**Task objective**:
Repeat exactly each line of the data provided below.

**Data lines**:
** begin **

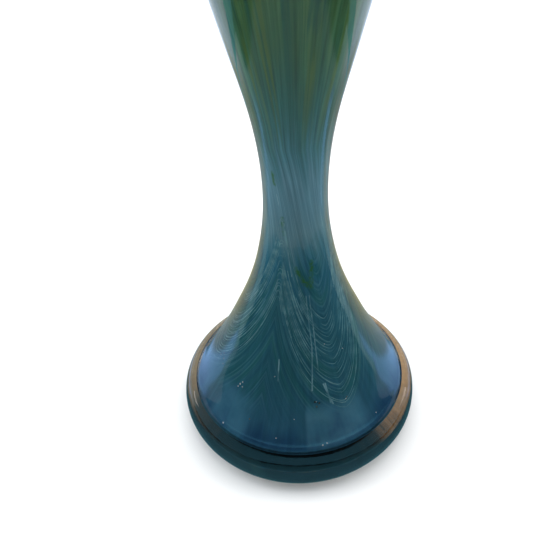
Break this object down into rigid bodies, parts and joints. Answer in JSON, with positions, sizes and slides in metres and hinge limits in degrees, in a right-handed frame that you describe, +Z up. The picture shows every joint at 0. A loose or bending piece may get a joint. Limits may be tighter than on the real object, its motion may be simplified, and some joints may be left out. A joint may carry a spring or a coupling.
{
  "type": "waisted art glass vase",
  "caption": "Tall cased glass vase: thick rounded foot, bell-shaped base with combed threads, slim waist and an open tulip-shaped body, blue below and green above.",
  "frame": {"origin": "centre of the flat ring that the foot stands on", "axes": "+Z up along the axis of the vase, -Y towards the front where a comb line and a loop meet"},
  "size_m": [0.12, 0.12, 0.3399],
  "materials": {
    "foot_glass": "clear glass with a faint amber tint, fire-polished",
    "casing_glass": "clear, fire-polished and glossy",
    "blue_glass": "dense streaky teal to deep blue colour coat",
    "green_glass": "dense streaky green colour coat",
    "lining_glass": "smooth tinted inner lining",
    "thread_glass": "pale opal trailed thread"
  },
  "bodies": {
    "root": {"foot_pad": "foot_glass", "pontil_seal": "foot_glass", "clear_casing": "casing_glass", "blue_colour_coat": "blue_glass", "green_colour_coat": "green_glass", "inner_lining": "lining_glass", "combed_thread_1": "thread_glass", "combed_thread_2": "thread_glass", "combed_thread_3": "thread_glass", "combed_thread_4": "thread_glass", "combed_thread_5": "thread_glass", "combed_thread_6": "thread_glass"}
  },
  "joints": []
}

** end **

**Completed task**:
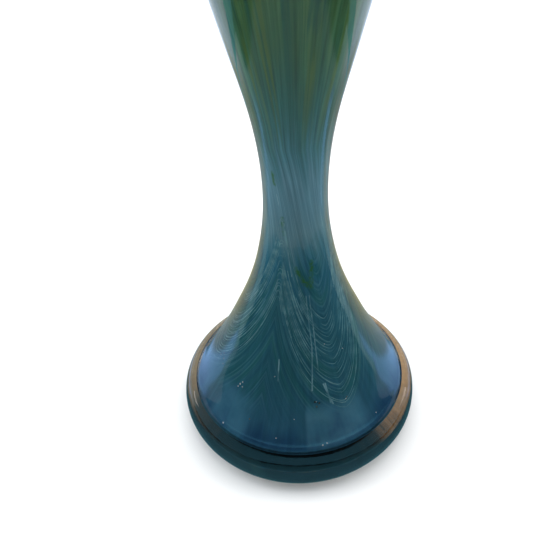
Break this object down into rigid bodies, parts and joints. Answer in JSON, with positions, sizes and slides in metres and hinge limits in degrees, in a right-handed frame that you describe, +Z up. The picture shows every joint at 0. A loose or bending piece may get a joint. Limits may be tighter than on the real object, its motion may be simplified, and some joints may be left out. A joint may carry a spring or a coupling.
{
  "type": "waisted art glass vase",
  "caption": "Tall cased glass vase: thick rounded foot, bell-shaped base with combed threads, slim waist and an open tulip-shaped body, blue below and green above.",
  "frame": {"origin": "centre of the flat ring that the foot stands on", "axes": "+Z up along the axis of the vase, -Y towards the front where a comb line and a loop meet"},
  "size_m": [0.12, 0.12, 0.3399],
  "materials": {
    "foot_glass": "clear glass with a faint amber tint, fire-polished",
    "casing_glass": "clear, fire-polished and glossy",
    "blue_glass": "dense streaky teal to deep blue colour coat",
    "green_glass": "dense streaky green colour coat",
    "lining_glass": "smooth tinted inner lining",
    "thread_glass": "pale opal trailed thread"
  },
  "bodies": {
    "root": {"foot_pad": "foot_glass", "pontil_seal": "foot_glass", "clear_casing": "casing_glass", "blue_colour_coat": "blue_glass", "green_colour_coat": "green_glass", "inner_lining": "lining_glass", "combed_thread_1": "thread_glass", "combed_thread_2": "thread_glass", "combed_thread_3": "thread_glass", "combed_thread_4": "thread_glass", "combed_thread_5": "thread_glass", "combed_thread_6": "thread_glass"}
  },
  "joints": []
}